Participants in SANS cybersecurity training, September 2022

In response to the alarming growth of cyberthreats, in September NetHope CEO Lance Pierce announced our intention to create a Global Humanitarian Information Sharing Analysis (ISAC), the first of its kind for the humanitarian sector. The ISAC was launched with the support of early public and private coalition partners, and continues to seek broad international support, as the design and implementation progress.

With support from USAID, Cisco, and Okta, in October of 2022 we ran a multi-stakeholder design workshop for ISAC - running a two-hour session with more than 20 organizations based on two simulated incidents, with a multidisciplinary team of experts from the Center for Internet Security (who run the MS-ISAC and EI-ISAC), Cambridge Global Advisors, and NetHope.
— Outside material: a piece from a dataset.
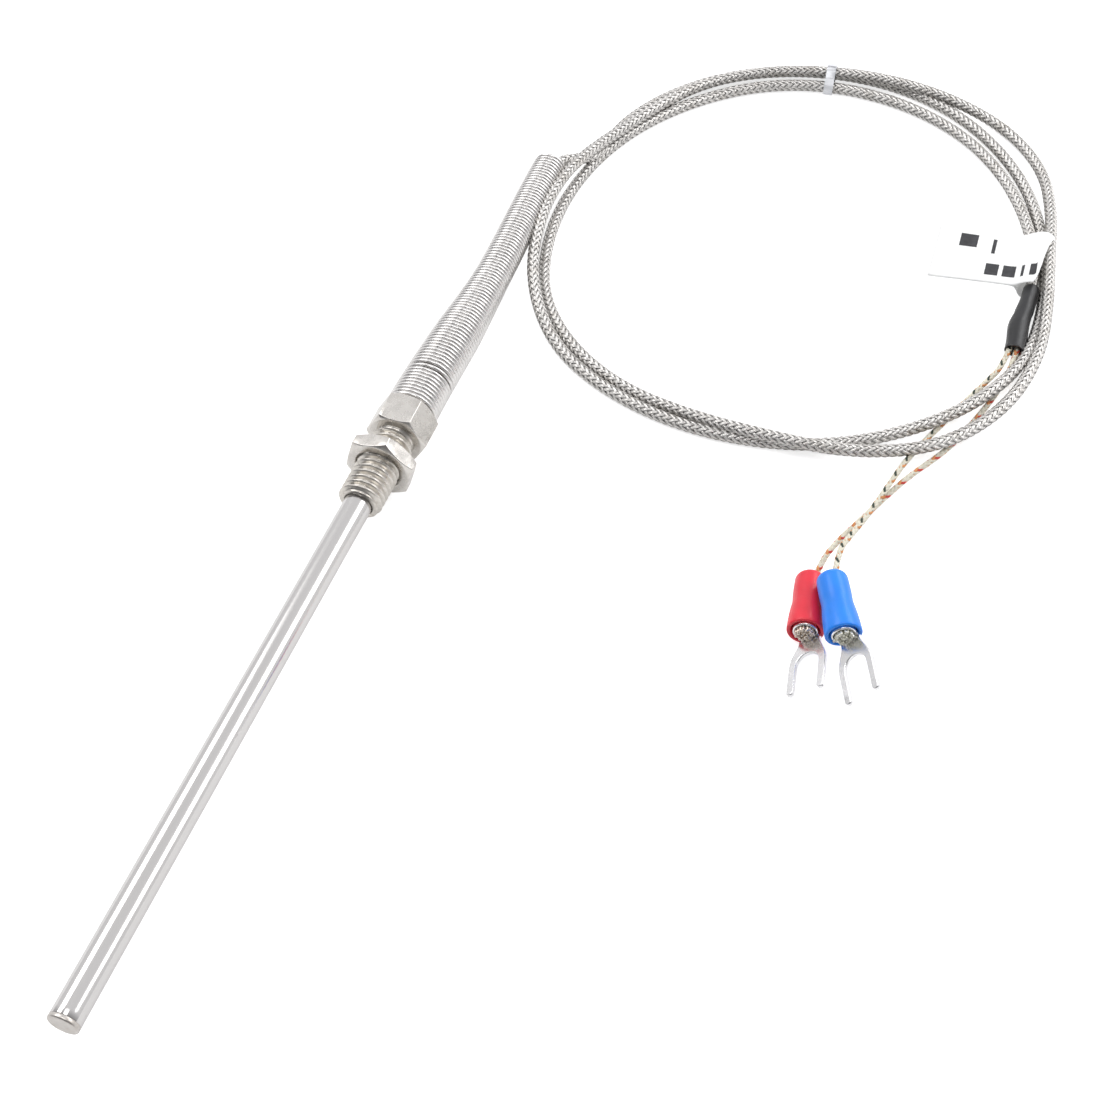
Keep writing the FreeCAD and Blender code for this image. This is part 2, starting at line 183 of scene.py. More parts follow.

The workshop and design process for the Global Humanitarian ISAC aims to build trust and include all the right voices, ensuring this long-term home for humanitarian collective defense is community-led and sustainable.

Where do we go from here?

In 2023, we will continue to deepen our work on these four components– delivering the support our Members requested via our 2022 State of Cybersecurity survey, benchmarking Members against the CIS Framework, delivering the first round of grant-making via the Digital Protection Grant Program, and stepping up our advocacy game.

As humanitarians, we have a complex ecosystem, pieces of which are being targeted by sophisticated attackers funded and motivated to undermine and disrupt our work – and cause direct harm. We can’t wait for a perfect solution, but we’ll only prevail if we’re thoughtful and inclusive – addressing root causes and bringing the ecosystem along with us long-term.
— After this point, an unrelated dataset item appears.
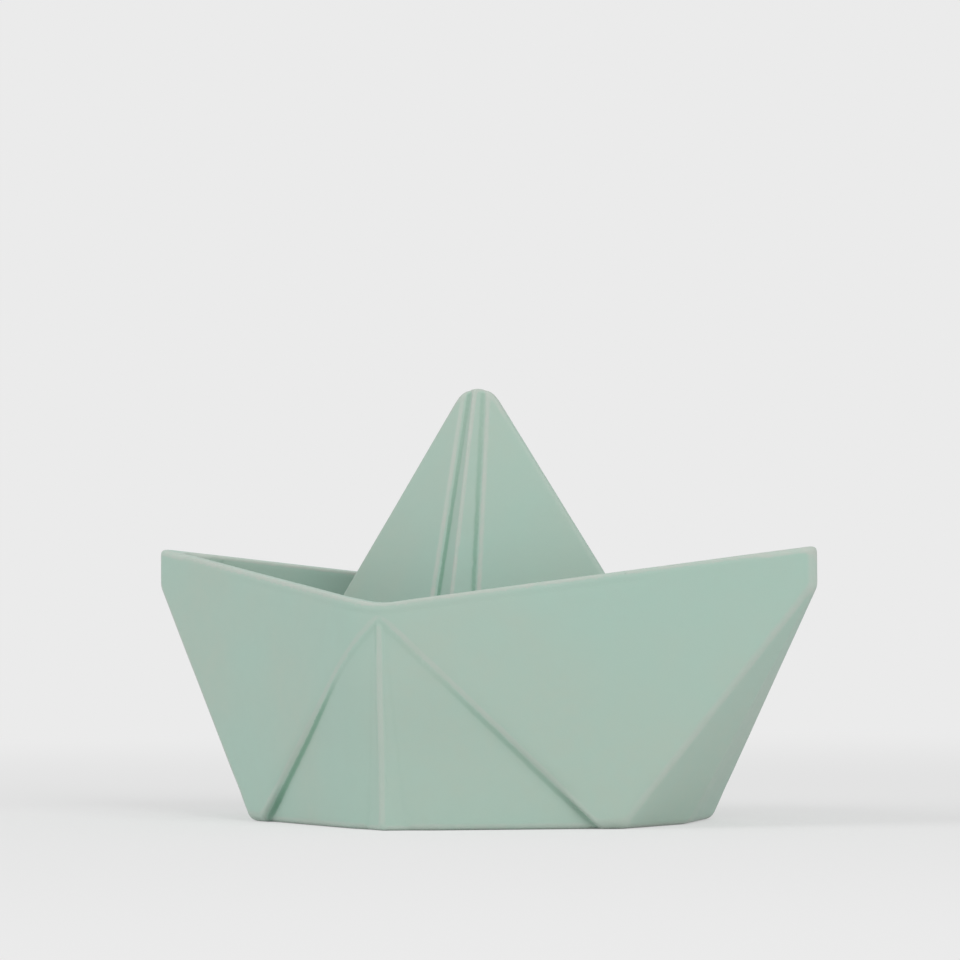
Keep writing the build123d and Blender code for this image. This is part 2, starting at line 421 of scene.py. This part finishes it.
@dataclass(frozen=True)
class MintRubber:
    """Matte natural rubber, mint green: painted shade darkens the folds, and convex edges are paler and
    greyer from wear and a painted highlight.

    A span holds the two readings between which a tone comes in, and shares say how strong it is
    at each of them.
    """

    name: str = "mint_rubber_skin"
    mint: Colour = (167, 191, 179)
    cool_mint: Colour = (164, 193, 180)
    warm_mint: Colour = (171, 188, 175)
    # painted shade: the deeper green laid into folds, grooves and pleats where shade falls
    fold_green: Colour = (104, 150, 126)
    # paler grey on convex edges and the rim: partly wear, partly painted highlight
    worn_highlit_edge: Colour = (184, 191, 183)
    cloud_size: float = 32 * MM
    mottle_size: float = 2.6 * MM
    patch_span: Span = (0.35, 0.65)
    speckle_span: Span = (0.3, 0.7)
    roughness: Span = (0.50, 0.60)
    narrow_span: Span = (0.1, 0.9)
    narrow_shares: Span = (0.0, 0.6)
    broad_span: Span = (0.1, 1.0)
    broad_shares: Span = (0.0, 0.5)
    middle_span: Span = (-1 * MM, 1 * MM)
    pleat_span: Span = (42 * MM, 76 * MM)
    pleat_shares: Span = (1.0, 0.42)
    # painted shade in the pleats: darker low down and stronger on the -X side
    pleat_side_shares: Span = (1.0, 0.75)
    hull_fold_share: float = 0.12
    low_fold_span: Span = (29 * MM, 20 * MM)
    # painted shadow: the low folds on one side of each wall get a stronger shade than the other side
    low_fold_side_shares: Span = (0.34, 0.80)
    beside_crease_span: Span = (4 * MM, 7 * MM)
    # paling of convex edges, partly wear and partly painted highlight
    wear_highlight_span: Span = (-0.25, -0.85)
    wear_highlight_shares: Span = (0.5, 0.9)
    hull_wear_highlight_share: float = 0.62
    below_rim_span: Span = (1 * MM, 2 * MM)
    sail_edge_wear_highlight_share: float = 0.25
    sail_edge_thin_span: Span = (3.0 * MM, 2.0 * MM)
    sail_edge_inner_span: Span = (4.5 * MM, 6.5 * MM)
    sail_edge_outer_span: Span = (40 * MM, 36 * MM)
    sail_edge_low_span: Span = (30 * MM, 34 * MM)
    grain_size: float = 0.28 * MM
    grain_depth: float = 0.018 * MM
    ripple_size: float = 9 * MM
    ripple_depth: float = 0.05 * MM
    lines: HullLines = field(default_factory=HullLines)

    def build(self) -> bpy.types.Material:
        """Mixes the rubber's colour, gloss and touch.

        Returns:
            The finished material.
        """
        material = bpy.data.materials.new(self.name)
        material.use_nodes = True
        bench = cleared(material.node_tree)
        place = bench.put("ShaderNodeTexCoord").outputs["Object"]
        mottle = self._noise(bench, place, self.mottle_size, detail=4.0)
        shader = bench.put(
            "ShaderNodeBsdfPrincipled",
            {
                "Base Color": self._colour(bench, place, mottle),
                "Roughness": bench.ramp(mottle, self.speckle_span, self.roughness),
                "IOR": 1.5,
                "Specular IOR Level": 0.38,
                "Subsurface Weight": 0.12,
                "Subsurface Radius": (1.0, 1.0, 0.9),
                "Subsurface Scale": 1.2 * MM,
                "Sheen Weight": 0.08,
                "Sheen Roughness": 0.5,
                "Normal": self._touch(bench, place),
            },
        )
        bench.put("ShaderNodeOutputMaterial", {"Surface": shader.outputs["BSDF"]})
        return material

    def _noise(self, bench: Bench, place: Socket, size: float, detail: float) -> Socket:
        """A soft random value whose patches are about as large as size.

        Args:
            bench: The bench of the material.
            place: Socket with the point on the surface.
            size: Size of a patch in metres.
            detail: How many finer layers lie in it.

        Returns:
            The output socket, about 0.5 on average.
        """
        feeds = {"Vector": place, "Scale": 1 / size, "Detail": detail, "Roughness": 0.55}
        return bench.put("ShaderNodeTexNoise", feeds).outputs[0]

    def _colour(self, bench: Bench, place: Socket, mottle: Socket) -> Socket:
        """Colour of the rubber, from its clouds, with painted shade in the folds and paler edges from wear
        and a painted highlight.

        Args:
            bench: The bench of the material.
            place: Socket with the point on the surface.
            mottle: Socket with the small patches.

        Returns:
            The output socket.
        """
        point = bench.split(place)
        clouds = bench.ramp(self._noise(bench, place, self.cloud_size, detail=3.0), self.patch_span)
        ground = bench.blend(clouds, tone(*self.cool_mint), tone(*self.warm_mint))
        small = bench.ramp(mottle, self.patch_span, self.patch_span)
        ground = bench.blend(small, ground, tone(*self.mint))
        narrow, broad = (
            bench.put("ShaderNodeAttribute", attribute_name=mark.value).outputs["Fac"]
            for mark in (FoldMark.NARROW, FoldMark.BROAD)
        )
        depth = bench.plus(
            bench.ramp(narrow, self.narrow_span, self.narrow_shares),
            bench.ramp(broad, self.broad_span, self.broad_shares),
        )
        # painted shade, laid where the surface folds in
        fold_shade = bench.times(depth, self._fold_shade_strength(bench, point))
        fold_shaded = bench.blend(fold_shade, ground, tone(*self.fold_green))
        # paler convex edges: partly wear, partly painted highlight
        worn_and_highlit = bench.times(bench.ramp(narrow, self.wear_highlight_span), self._wear_and_highlight_strength(bench, point, mottle))
        return bench.blend(worn_and_highlit, fold_shaded, tone(*self.worn_highlit_edge))

    def _fold_shade_strength(self, bench: Bench, point: Point) -> Socket:
        """How strongly painted shade darkens a fold: most in the sail's pleats and in the hull's folds low
        down, and more on one side as a painted shadow.

        Args:
            bench: The bench of the material.
            point: The point's coordinates.

        Returns:
            The output socket.
        """
        # painted shade in the pleats, darker low down and stronger on the -X side
        pleats = bench.times(
            bench.ramp(point.z, self.pleat_span, self.pleat_shares),
            bench.ramp(point.x, self.middle_span, self.pleat_side_shares),
        )
        # painted shadow: the low folds on one side get a stronger shade, as if the fold's step cast it
        to_left = bench.times(point.x, bench.sign(point.y))
        low_share = bench.ramp(to_left, self.middle_span, self.low_fold_side_shares)
        beside_crease = bench.ramp(bench.size(point.x), self.beside_crease_span)
        low = bench.times(bench.ramp(point.z, self.low_fold_span), beside_crease)
        hull = bench.mix(low, self.hull_fold_share, low_share)
        return bench.mix(self.lines.on_hull(bench, point), pleats, hull)

    def _wear_and_highlight_strength(self, bench: Bench, point: Point, mottle: Socket) -> Socket:
        """How strongly an edge is paled by wear and a painted highlight: less below the rim, and least
        along the sail's side edges.

        Args:
            bench: The bench of the material.
            point: The point's coordinates.
            mottle: Socket with the small patches, which break the paling up.

        Returns:
            The output socket.
        """
        under = bench.ramp(self.lines.under_rim(bench, point), self.below_rim_span)
        below = bench.times(self.lines.on_hull(bench, point), under)
        along = bench.size(point.x)
        sail_edge = bench.times(
            bench.ramp(bench.size(point.y), self.sail_edge_thin_span),
            bench.ramp(along, self.sail_edge_inner_span),
            bench.ramp(point.z, self.sail_edge_low_span),
            bench.ramp(along, self.sail_edge_outer_span),
        )
        return bench.times(
            bench.ramp(mottle, self.speckle_span, self.wear_highlight_shares),
            bench.mix(below, 1.0, self.hull_wear_highlight_share),
            bench.mix(sail_edge, 1.0, self.sail_edge_wear_highlight_share),
        )

    def _touch(self, bench: Bench, place: Socket) -> Socket:
        """Fine grain and slow ripples that the light picks up.

        Args:
            bench: The bench of the material.
            place: Socket with the point on the surface.

        Returns:
            The output socket with the turned normal.
        """
        ripple = self._noise(bench, place, self.ripple_size, detail=1.0)
        feeds = {"Strength": 0.6, "Distance": self.ripple_depth, "Height": ripple}
        slow = bench.put("ShaderNodeBump", feeds).outputs[0]
        grain = self._noise(bench, place, self.grain_size, detail=2.0)
        feeds = {"Strength": 0.5, "Distance": self.grain_depth, "Height": grain, "Normal": slow}
        return bench.put("ShaderNodeBump", feeds).outputs[0]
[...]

That's why an approach rooted in wide and deep community engagement using a “systems thinking approach,” is critical if we want to achieve our objective – supporting humanitarian, conservation, and development actors to achieve their primary missions safely & ethically.

We are being thoughtful in sourcing expertise and as we move towards a Global Humanitarian ISAC, involving a diverse range of stakeholders to get the technical, funding, and governance architecture right. There is no other way we will achieve our goals, retain trust, and have sustainable collective defence.

There are a number of ways to engage with NetHope’s Digital Protection Program and ISAC:

  • As a NetHope Member, consider making use of the vCISO Service, submitting a proposal to with the grant program by February 1st, engaging with the ISAC Design, or connecting directly with our CISO.
  • Interested corporate partners are invited to engage directly with us if your tool, service, or offering might fit our Member needs;
  • Potential funders or other nonprofit partners are encouraged to reach out if you want to align with and amplify this work, offering critical support to the international humanitarian, development, and conservation NGO sectors.

Together NetHope Members spend $26 billion a year helping people and planet, and thus deliver more than 60% of all annual international, nongovernmental aid. They impact the lives of 1.2 billion people and reach into more than 190 countries for the benefit of humanity and the ecosystems we live in. Now, their missions are in peril.

It will require a collective effort to combat these growing and dangerous cybersecurity threats. NetHope has spent more than 20 years building trust and collaborating on solutions with the international nonprofit sector and technology partners and we believe our community is well positioned to take on this challenge.